JOB => Exactly the lines from the one that contains "make_housing(black)" to the one that contains "bpy.context.scene.collection.objects.link(empty)", both lines included, should be copied, and no others.

————————

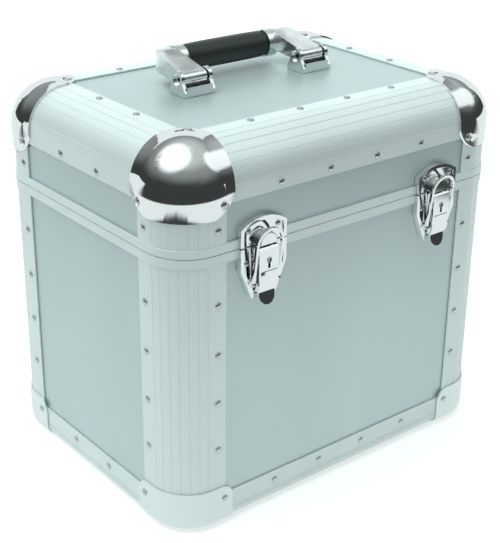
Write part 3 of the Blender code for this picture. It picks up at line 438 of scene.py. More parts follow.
for side in FLANKS.values():
    for x in row(4, EDGE_PITCH_X):
        base_places.append(((x, side * (HALF_D + GAP / 3), FOOT + BOTTOM_RIVET), (0, side, 0)))
        lid_places.append(((x, side * (HALF_D + GAP / 3), TOP - LID_RIVET_INSET), (0, side, 0)))
        lid_places.append(((x, side * (HALF_D - LID_RIVET_INSET), TOP + GAP / 3), (0, 0, 1)))
    for y in row(2, EDGE_PITCH_Y):
        base_places.append(((side * (HALF_W + GAP / 3), y, FOOT + BOTTOM_RIVET), (side, 0, 0)))
        lid_places.append(((side * (HALF_W + GAP / 3), y, TOP - LID_RIVET_INSET), (side, 0, 0)))
        lid_places.append(((side * (HALF_W - LID_RIVET_INSET), y, TOP + GAP / 3), (0, 0, 1)))
heads("base_rivets", "base", base_places, RIVET_RADIUS, RIVET_HEIGHT, RIVET_SIDES)
heads("lid_rivets", "lid", lid_places, RIVET_RADIUS, RIVET_HEIGHT, RIVET_SIDES)
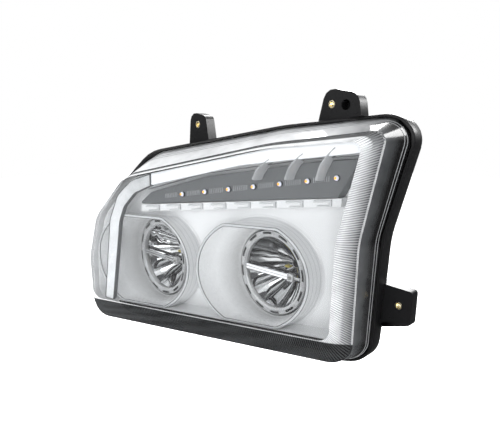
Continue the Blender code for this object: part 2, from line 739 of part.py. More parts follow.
def make_connector(mat, pin_mat):
    """Electrical socket on the rear wall and its row of blades."""
    back = CONNECTOR_Y
    rings = [upright(rectangle(-105.6, -70.4, 41.4, 58.6), back - 16),
             upright(rectangle(-105.6, -70.4, 41.4, 58.6), back + GAP),
             upright(rectangle(-112, -64, 36, 64), back + GAP),
             upright(rectangle(-112, -64, 36, 64), back + 3.5),
             upright(rectangle(-107, -69, 40, 60), back + 3.5),
             upright(rectangle(-107, -69, 40, 60), back + 24),
             upright(rectangle(-105, -71, 42, 58), back + 24),
             upright(rectangle(-105, -71, 42, 58), back + 6)]
    loft("connector_socket", rings, mat)
    row = comb_mesh(-103.0, -73.0, (back + 6.4, back + 8, back + 20), 6, 1.6, 49.4, 50.6)
    finish("connector_blades", row, pin_mat)


def cable(name, points, radius, mat):
    """A round cable along a smooth path, with filled ends."""
    curve = bpy.data.curves.new(name, "CURVE")
    curve.dimensions = "3D"
    curve.bevel_depth = radius * MM
    curve.bevel_resolution = 1
    curve.use_fill_caps = True
    curve.resolution_u = 4
    spline = curve.splines.new("BEZIER")
    spline.bezier_points.add(len(points) - 1)
    for knot, place in zip(spline.bezier_points, points):
        knot.co = Vector(place) * MM
        knot.handle_left_type = "AUTO"
        knot.handle_right_type = "AUTO"
    obj = bpy.data.objects.new(name, curve)
    obj.location = -Vector(FIXING_POINT) * MM
    curve.materials.append(mat)
    bpy.context.scene.collection.objects.link(obj)
    return obj


def make_cables(mat):
    """Leads from the socket to each lamp's heat sink."""
    start = CONNECTOR_Y - 17.0
    cable("cable_outboard", [(-80, start, 50), (-80, start - 7, 50), (-74, start - 14, 62), (-52, 62, 70),
                             (-22, 66, 66), (-6, 70, 46)], 2.2, mat)
    cable("cable_inboard", [(-96, start, 50), (-96, start - 7, 50), (-102, start - 16, 62), (-124, 40, 68),
                            (-158, 16, 64), (-172, 12, 46)], 2.2, mat)


def build():
    """Makes every piece."""
    for obj in list(bpy.data.objects):
        bpy.data.objects.remove(obj)
    black = material("black_moulding", (0.012, 0.012, 0.013), 0.32)
    rubber = material("black_rubber", (0.02, 0.02, 0.02), 0.8)
    clear = material("clear_polycarbonate", (0.92, 0.95, 0.96), 0.05, alpha=0.25)
    frosted = material("frosted_guide", (0.86, 0.89, 0.9), 0.3, alpha=0.6)
    white = material("white_guide", (0.93, 0.94, 0.95), 0.25)
    pale = material("pale_satin_trim", (0.78, 0.8, 0.81), 0.35)
    grey = material("grey_panel", (0.16, 0.17, 0.18), 0.45)
    chrome = material("bright_chrome", (0.88, 0.89, 0.9), 0.06, 1.0)
    metal = material("cast_aluminium", (0.55, 0.56, 0.57), 0.45, 1.0)
    steel = material("plated_steel", (0.6, 0.6, 0.6), 0.3, 1.0)
    brass = material("brass", (0.72, 0.55, 0.28), 0.3, 1.0)
    green = material("circuit_board", (0.02, 0.16, 0.07), 0.5)
    amber = material("amber_diode", (0.95, 0.75, 0.4), 0.2)
    phosphor = material("phosphor", (0.95, 0.8, 0.25), 0.5)
    nylon = material("grey_nylon", (0.25, 0.26, 0.27), 0.5)

    make_housing(black)
    make_lens(clear)
    make_seal(rubber)
    make_inserts(brass)
    make_bezel(pale)
    make_panel(grey)
    make_shelf(pale)
    make_daylight(white, frosted)
    make_fins(pale)
    make_signal(green, amber)
    for side in LAMP_X:
        make_ring(side, chrome)
        make_reflectors(side, chrome)
        make_blade(side, chrome, phosphor)
        make_heat_sink(side, metal)
        make_carrier(side, nylon)
        make_yoke(side, nylon)
        make_aiming(side, steel, nylon)
        make_cap(side, black, rubber)
    make_vents(rubber)
    make_driver(metal, rubber, steel)
    make_connector(black, brass)
    make_cables(rubber)


build()
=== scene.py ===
"""Looks of the twin-lamp vehicle headlight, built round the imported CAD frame.

The CAD frame has its origin at the upper outboard fixing point, -Y forward, +X outboard, +Z up, in
metres. The layout here is in millimetres from the centre of the outboard lamp's opening, and is moved
to the fixing point and turned into metres when a mesh is made. The front pieces are drawn flat in X
and Z and laid on a plane that sweeps back outboard; "depth" is the distance behind that plane.
"""
import math

import bpy
import bmesh
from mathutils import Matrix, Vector


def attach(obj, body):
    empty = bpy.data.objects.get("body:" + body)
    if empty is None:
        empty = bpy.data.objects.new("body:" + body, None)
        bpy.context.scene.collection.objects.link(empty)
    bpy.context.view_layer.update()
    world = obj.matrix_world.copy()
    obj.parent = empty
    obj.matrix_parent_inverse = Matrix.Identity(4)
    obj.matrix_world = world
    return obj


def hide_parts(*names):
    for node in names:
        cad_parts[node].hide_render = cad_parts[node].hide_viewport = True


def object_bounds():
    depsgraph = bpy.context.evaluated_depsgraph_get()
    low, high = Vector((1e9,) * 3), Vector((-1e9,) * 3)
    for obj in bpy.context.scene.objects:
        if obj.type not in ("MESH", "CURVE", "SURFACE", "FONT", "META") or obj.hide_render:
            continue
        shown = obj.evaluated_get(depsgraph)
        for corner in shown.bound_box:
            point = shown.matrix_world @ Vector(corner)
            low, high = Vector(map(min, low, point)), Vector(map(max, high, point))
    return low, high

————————

RESULT =>
    make_housing(black)
    make_lens(clear)
    make_seal(rubber)
    make_inserts(brass)
    make_bezel(pale)
    make_panel(grey)
    make_shelf(pale)
    make_daylight(white, frosted)
    make_fins(pale)
    make_signal(green, amber)
    for side in LAMP_X:
        make_ring(side, chrome)
        make_reflectors(side, chrome)
        make_blade(side, chrome, phosphor)
        make_heat_sink(side, metal)
        make_carrier(side, nylon)
        make_yoke(side, nylon)
        make_aiming(side, steel, nylon)
        make_cap(side, black, rubber)
    make_vents(rubber)
    make_driver(metal, rubber, steel)
    make_connector(black, brass)
    make_cables(rubber)


build()
=== scene.py ===
"""Looks of the twin-lamp vehicle headlight, built round the imported CAD frame.

The CAD frame has its origin at the upper outboard fixing point, -Y forward, +X outboard, +Z up, in
metres. The layout here is in millimetres from the centre of the outboard lamp's opening, and is moved
to the fixing point and turned into metres when a mesh is made. The front pieces are drawn flat in X
and Z and laid on a plane that sweeps back outboard; "depth" is the distance behind that plane.
"""
import math

import bpy
import bmesh
from mathutils import Matrix, Vector


def attach(obj, body):
    empty = bpy.data.objects.get("body:" + body)
    if empty is None:
        empty = bpy.data.objects.new("body:" + body, None)
        bpy.context.scene.collection.objects.link(empty)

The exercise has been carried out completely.